To demo, I’m using publify, because it’s the first open source Rails app I could find. I know nothing about it. I just cloned and installed it:
git clone https://github.com/fdv/publify
cd publify
mv config/database.yml.sqlite config/database.yml
Added request_profile and installed:
echo "gem 'request_profiler', :git => 'git://github.com/cheald/request_profiler.git'" >> Gemfile
bundle install
Add the middleware to config/environments/development.rb
:
config.middleware.insert 0, "Rack::RequestProfiler", :printer => ::RubyProf::CallTreePrinter
And start the server:
rails s
Logged in, and it’s time to profile!
http://192.168.4.139:3000/admin?profile_request=true
This generates a callgrind file for us. Opening it in KCachegrind gives us something like this:
First things first, in the bottom, you’ll notice Total process_time cost: 420 198
. This is in microseconds, which means that overall, this page took 420 milliseconds to run.
Second, I’ve sorted by the Self
column. This shows me which functions the action spent the most time in. Incl.
means the function plus its children. You’ll use both to track down slow bits.
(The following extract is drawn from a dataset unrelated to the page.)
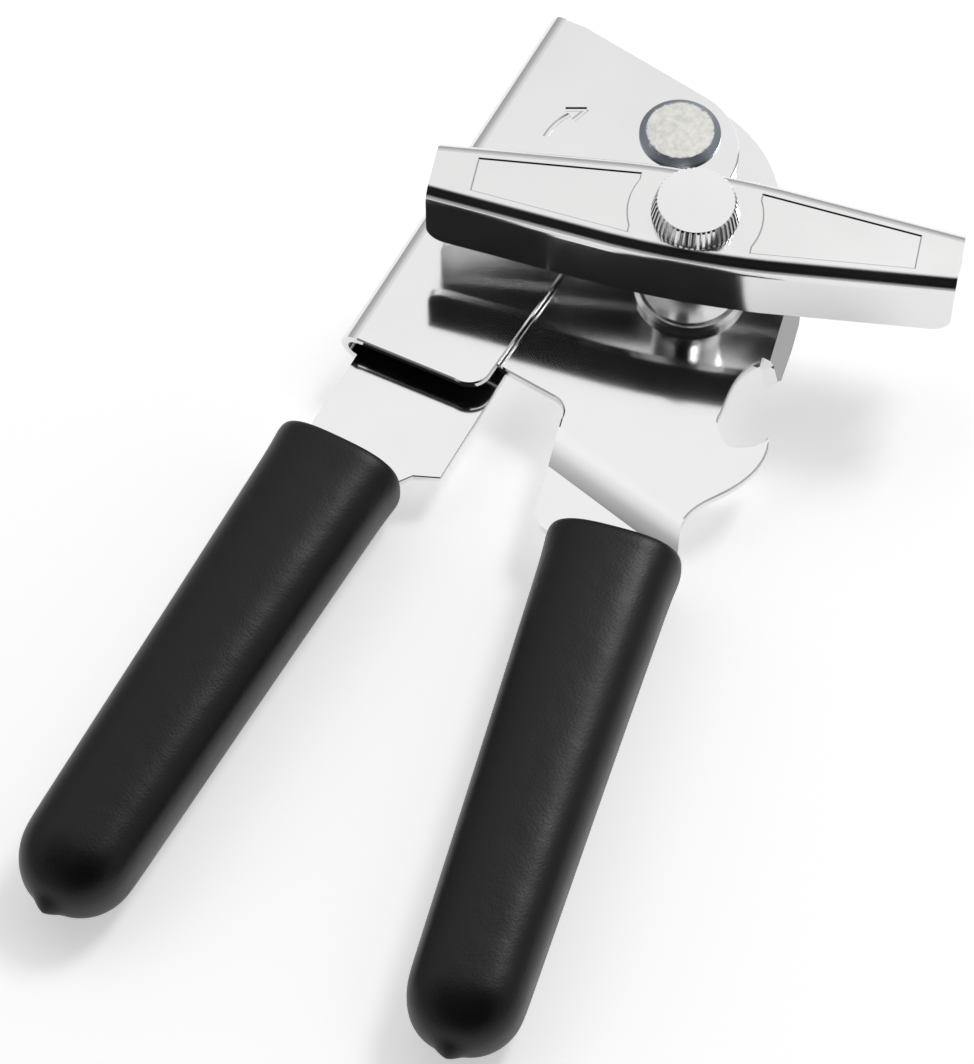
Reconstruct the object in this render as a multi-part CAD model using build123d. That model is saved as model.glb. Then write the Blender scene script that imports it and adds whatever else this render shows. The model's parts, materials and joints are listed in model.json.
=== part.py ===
from build123d import *
import os
from math import atan2, cos, degrees, hypot, pi, radians, sin, sqrt, tan

# Manual can opener, millimetres and degrees.
# It is modelled about the handle pivot: the pivot axis is X = Y = 0, Z = 0 is the top face of the
# lever plate, +Z is the crank's side and -Y runs down the frame's handle. At the end all pieces
# move together, so that the origin is under the middle of the whole object, on its resting plane.

# ---- sheets and their levels
LEVER_SHEET = 1.5
FRAME_SHEET = 1.3
FRONT_GAP = 0.5          # lever plate to the frame's front sheet
BACK_GAP = 1.4           # lever plate to the frame's back sheet
FRONT_LOW = FRONT_GAP
FRONT_TOP = FRONT_LOW + FRAME_SHEET
BACK_TOP = -LEVER_SHEET - BACK_GAP
BACK_LOW = BACK_TOP - FRAME_SHEET

# ---- handle pivot
PIVOT_SHANK_R = 4.0
PIVOT_BUSH_R = 5.5
PIVOT_HEAD_R = 6.95
PIVOT_HEAD_H = 1.3
PIVOT_BEVEL_H = 0.8
PIVOT_BEVEL_W = 1.15
PIVOT_TAIL_R = 5.6
PIVOT_TAIL_H = 1.0
PIVOT_WASHER_R = 7.5
PIVOT_WASHER_T = 0.6
SPRING_WASHER_T = 0.8
RUNNING = 0.05           # radial play of a turning fit
RECESS_WALL = 50.0       # slope of a pressed recess's walls, from upright
EDGE_BREAK = 0.25        # chamfer along the seen edges of the pressed sheets
UNDER_BREAK = 0.15       # chamfer along their other edges
REACH = 250.0            # longer than the whole object, for shapes that only cut
PLAY = 0.1               # end play between turning faces

# ---- drive shaft and cutter places: both are as far from the pivot, so the gears stay in phase
DRIVE_X = 15.2
DRIVE_Y = -26.0
DRIVE_REACH = hypot(DRIVE_X, DRIVE_Y)
DRIVE_ANGLE = degrees(atan2(DRIVE_Y, DRIVE_X))
CLOSE_ANGLE = 10.0       # lever turn from rest to closed handles
OPEN_ANGLE = 10.0        # lever turn from rest to wide open

# ---- gears
GEAR_TEETH = 14
GEAR_MODULE = 1.35
GEAR_PRESSURE = 20.0
GEAR_ADDENDUM = 0.7      # of the module
GEAR_DEDENDUM = 1.15     # of the module
GEAR_BACKLASH = 0.2      # off each tooth at the pitch circle
GEAR_T = 1.4
GEAR_GAP = 0.3           # back sheet to gear
GEAR_R = GEAR_TEETH * GEAR_MODULE / 2
GEAR_TOP = BACK_LOW - GEAR_GAP
GEAR_LOW = GEAR_TOP - GEAR_T
CUTTER_SPREAD = 2 * degrees(atan2(GEAR_R, sqrt(DRIVE_REACH ** 2 - GEAR_R ** 2)))
CUTTER_ANGLE = DRIVE_ANGLE - CLOSE_ANGLE - CUTTER_SPREAD
CUTTER_X = DRIVE_REACH * cos(radians(CUTTER_ANGLE))
CUTTER_Y = DRIVE_REACH * sin(radians(CUTTER_ANGLE))
MESH_ANGLE = degrees(atan2(DRIVE_Y - CUTTER_Y, DRIVE_X - CUTTER_X))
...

So, at the top here, you see REXML::Attributes#get_attribute
. It took almost 26ms, and its total runtime was 134ms, or about 32% of the total page runtime. I happen to know that REXML is slow and that you should always use Nokogiri instead because it is fast and awesome rather than slow and terrible (REXML was responsible for me almost completely writing off Ruby as a language, but that’s a story for another day).
Clicking on the offending method gives me two intersting things here. I’m looking at the All Callees
view, sorted by Distance
. This is kind of like a stack trace, except that it includes all possible paths to this function. This is useful because it lets us figure out where in the application code this library code was invoked from. As you can see, I’ve highlighted the nearest application code to the method we’re looking at, which is Admin::DashboardController#parse_rss
.
I can find that in the source code easily. It’s pretty standard REXML:
def parse_rss(body)
xml = REXML::Document.new(body)
items = []
link = REXML::XPath.match(xml, "//channel/link/text()").first.value rescue ""
title = REXML::XPath.match(xml, "//channel/title/text()").first.value rescue ""
REXML::XPath.each(xml, "//item/") do |elem|
item = RssItem.new
item.title = REXML::XPath.match(elem, "title/text()").first.value rescue ""
item.link = REXML::XPath.match(elem, "link/text()").first.value rescue ""
item.description = REXML::XPath.match(elem, "description/text()").first.value rescue ""
item.author = REXML::XPath.match(elem, "dc:publisher/text()").first.value rescue ""
item.date = Time.mktime(*ParseDate.parsedate(REXML::XPath.match(elem, "dc:date/text()").first.value)) rescue Date.parse(REXML::XPath.match(elem, "pubDate/text()").first.value) rescue Time.now
item.description_link = item.description
item.description.gsub!(/<\/?a\b.*?>/, "") # remove all <a> tags
items << item
end
items.sort_by { |item| item.date }
end
I’m just going to replace that with a Nokogiri equivalent. After adding nokogiri to the Gemfile, I just added a parse_rss_nokogiri
method:
def parse_rss_nokogiri(body)
xml = Nokogiri::XML(body)
items = []
link = xml.xpath("//channel/link").first.text rescue ""
title = xml.xpath("//channel/title").first.text rescue ""
xml.xpath("//item").each do |elem|
item = RssItem.new
item.title = elem.xpath("title").first.text rescue ""
item.link = elem.xpath("link").first.text rescue ""
item.description = elem.xpath("description").first.text rescue ""
item.author = elem.xpath("dc:publisher").first.text rescue ""
item.date = Time.mktime(*ParseDate.parsedate(elem.xpath("dc:date").first.text)) rescue Date.parse(elem.xpath("pubDate").first.text) rescue Time.now
item.description_link = item.description
item.description.gsub!(/<\/?a\b.*?>/, "") # remove all <a> tags
items << item
end
items.sort_by { |item| item.date }
end
And then updated the parse
method to call it:
def parse(url)
open(url) do |http|
return parse_rss_nokogiri(http.read)
end
rescue
[]
end
Let’s re-run the profiler and then check out the results:
REXML is no longer in the callgrind trace, and because Nokogiri is so fast, it isn’t either. In fact, our overall page runtime has dropped from 430ms to 164ms - an improvement of 262%.
Conclusion
Using ruby-prof (and request_profiler), I was able to take an app I know literally nothing about, profile it, identify a slow spot in its default page, and improve its runtime by 262%. ruby-prof and kcachegrind rock. Use them.